II. Stanza 2 reminds us to thank Him at noon
"When the noonday sun is bright, Do your hearts in love unite,
Praising Jesus for His blessings, rich and free?
Do you trust Him every hour For His mercy, grace, and power?
Do you trust His wondrous love eternally?"
 A. Noon time is the high point of the daytime which God has given us for work (often referred to in the Bible as the sixth hour): Matt. 20.1-5
 B. Yet, even while we are engaged in bearing the burden and the heat of the day, we should still take time to praise the Lord for His blessings, remembering that every good and perfect gift in life comes from above: Jas. 1.18
 C. Spending a few moments, if just silently in our minds, during the day to thank the Lord for His blessings is an expression of our trust in the Lord and His power: Ps. 37.3-5

III. Stanza 3 reminds us to thank Him in the evening
"When the shades of night appear, Do you kneel with hearts sincere,
Seeking Jesus’s watchful care till life is o’er?
Do you ask His love and peace To sustain, till life shall cease,
Till the Savior calls His own to heaven’s bright shore?"
 A. When the shades of night appear and we begin to make preparations for our rest, it is another good time to kneel before the Lord with hearts sincere to give thanks for the Lord’s blessings during the day: Ps. 119.55
 B. As we praise Him for His blessings, we can also ask His love and peace to sustain us: Ps. 55.22
 C. When we commit our way to Him we can have the assurance that He will guard and protect us until He calls us to heaven’s bright shore: Jn. 10.27-29

     CONCL.: The chorus focuses our minds once again on the importance of praising and thanking the Lord.
"Do you praise and thank the Lord, Every morning, noon, and night?
Do the blessings of His word Fill your soul with pure delight?"
Our books do not contain many hymns that are primarily devoted to being thankful ("Count Your Blessings" comes to mind; also "Now Thank We All Our God" and "Come, Ye Thankful People, Come," but they are not in as many of our newer books). Therefore, it is good to have a song by which we can ask each other, concerning our blessings from the Lord, "Do You Praise and Thank Him?"

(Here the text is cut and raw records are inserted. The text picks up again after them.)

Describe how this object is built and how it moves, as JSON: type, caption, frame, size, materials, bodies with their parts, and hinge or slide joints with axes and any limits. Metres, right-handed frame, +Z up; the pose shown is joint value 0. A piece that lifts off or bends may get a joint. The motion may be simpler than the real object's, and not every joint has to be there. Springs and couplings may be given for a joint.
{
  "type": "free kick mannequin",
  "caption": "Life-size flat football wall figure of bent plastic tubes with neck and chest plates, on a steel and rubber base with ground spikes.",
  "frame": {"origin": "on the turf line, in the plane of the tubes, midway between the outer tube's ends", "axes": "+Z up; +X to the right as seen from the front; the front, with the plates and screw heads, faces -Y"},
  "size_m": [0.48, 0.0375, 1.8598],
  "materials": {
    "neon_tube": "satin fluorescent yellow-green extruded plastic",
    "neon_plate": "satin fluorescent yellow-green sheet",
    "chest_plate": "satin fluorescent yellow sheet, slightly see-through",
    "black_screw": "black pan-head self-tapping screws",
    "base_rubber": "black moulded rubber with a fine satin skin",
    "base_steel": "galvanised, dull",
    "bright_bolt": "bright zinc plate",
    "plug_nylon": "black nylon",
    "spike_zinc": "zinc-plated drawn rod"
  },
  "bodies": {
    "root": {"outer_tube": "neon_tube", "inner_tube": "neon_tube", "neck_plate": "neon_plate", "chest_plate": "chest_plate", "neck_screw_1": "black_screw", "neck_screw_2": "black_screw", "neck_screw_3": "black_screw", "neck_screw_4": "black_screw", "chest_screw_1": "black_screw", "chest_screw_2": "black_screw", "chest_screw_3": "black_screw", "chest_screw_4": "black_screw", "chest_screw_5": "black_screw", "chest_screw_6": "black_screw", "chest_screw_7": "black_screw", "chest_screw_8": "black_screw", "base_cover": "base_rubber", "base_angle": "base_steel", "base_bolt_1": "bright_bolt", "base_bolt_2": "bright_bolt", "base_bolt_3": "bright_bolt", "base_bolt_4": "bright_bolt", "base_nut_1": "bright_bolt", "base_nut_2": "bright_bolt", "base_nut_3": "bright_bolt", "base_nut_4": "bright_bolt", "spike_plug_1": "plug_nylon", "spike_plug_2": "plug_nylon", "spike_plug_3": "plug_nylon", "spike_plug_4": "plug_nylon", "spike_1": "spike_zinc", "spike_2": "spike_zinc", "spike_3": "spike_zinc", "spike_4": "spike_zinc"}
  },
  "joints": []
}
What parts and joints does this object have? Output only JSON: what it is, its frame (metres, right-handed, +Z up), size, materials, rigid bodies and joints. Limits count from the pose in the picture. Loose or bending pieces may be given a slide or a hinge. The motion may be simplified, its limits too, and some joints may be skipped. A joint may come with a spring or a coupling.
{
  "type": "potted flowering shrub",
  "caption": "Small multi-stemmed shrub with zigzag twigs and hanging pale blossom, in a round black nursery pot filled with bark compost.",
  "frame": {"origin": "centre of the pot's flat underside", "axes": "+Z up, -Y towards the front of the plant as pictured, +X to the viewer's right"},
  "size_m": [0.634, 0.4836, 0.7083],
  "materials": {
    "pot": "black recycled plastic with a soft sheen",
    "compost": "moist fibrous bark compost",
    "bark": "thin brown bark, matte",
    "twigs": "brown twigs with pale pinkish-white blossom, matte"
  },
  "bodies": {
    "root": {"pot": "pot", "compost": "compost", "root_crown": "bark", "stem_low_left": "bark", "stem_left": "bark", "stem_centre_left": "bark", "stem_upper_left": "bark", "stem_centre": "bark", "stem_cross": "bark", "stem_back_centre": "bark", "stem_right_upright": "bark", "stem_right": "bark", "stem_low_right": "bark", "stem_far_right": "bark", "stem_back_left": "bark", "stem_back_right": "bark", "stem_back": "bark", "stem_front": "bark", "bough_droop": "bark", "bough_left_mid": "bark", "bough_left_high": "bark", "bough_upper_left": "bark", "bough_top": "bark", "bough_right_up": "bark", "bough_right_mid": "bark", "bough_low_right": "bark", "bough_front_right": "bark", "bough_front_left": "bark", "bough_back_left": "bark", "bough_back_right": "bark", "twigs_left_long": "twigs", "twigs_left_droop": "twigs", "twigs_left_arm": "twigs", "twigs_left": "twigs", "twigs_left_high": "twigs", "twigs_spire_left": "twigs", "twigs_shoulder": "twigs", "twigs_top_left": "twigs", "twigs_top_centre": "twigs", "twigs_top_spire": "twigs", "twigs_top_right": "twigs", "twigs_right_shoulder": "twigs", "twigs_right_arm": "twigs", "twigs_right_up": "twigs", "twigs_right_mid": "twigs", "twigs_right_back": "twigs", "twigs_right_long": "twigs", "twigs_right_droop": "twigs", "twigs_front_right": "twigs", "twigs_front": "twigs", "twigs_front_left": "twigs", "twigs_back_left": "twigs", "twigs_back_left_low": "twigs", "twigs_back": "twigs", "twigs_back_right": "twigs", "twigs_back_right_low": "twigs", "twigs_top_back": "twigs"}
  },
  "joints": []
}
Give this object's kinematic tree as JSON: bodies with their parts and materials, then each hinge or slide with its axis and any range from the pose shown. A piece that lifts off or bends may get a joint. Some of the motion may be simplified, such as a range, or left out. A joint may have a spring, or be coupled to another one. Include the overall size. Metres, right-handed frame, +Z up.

One thought on ““Do You Praise and Thank Him?”

  1. Hymntime.com says that Mrs. Bacon was born around 1884, was living in Jefferson County, TN, in 1910 with her apparent husband, George W. Bacon, and is credited with some 299 hymns. In The Singers and Their Songs: Sketches of Living Gospel Hymn Writers Charles Hutchinson Gabriel wrote, “After reading the 145th Psalm, one Sunday afternoon in 1902, Mrs. Katharyn Bacon was impressed to write a poem from the 17th verse, using “The Lord Is Righteous” for a theme. This was the beginning of her literary career. Versatile, diligent, and enthusiastic, she has during the thirteen intervening years, written several hundred hymns, which have been set to music by our best known composers—W. H. Doane, W. J. Kirkpatrick, Adam Geibel, and others—besides a number of short stories, sketches, etc., for the secular press. Mrs. Bacon was born (1884) and still lives among the ‘hills of Tennessee.’” Hymnary.org gives her date of death as being July 29, 1961, but that is actually for another hymn writer, Josephine Daskam Bacon, who was born on Feb. 17, 1876, in Stamford, CT.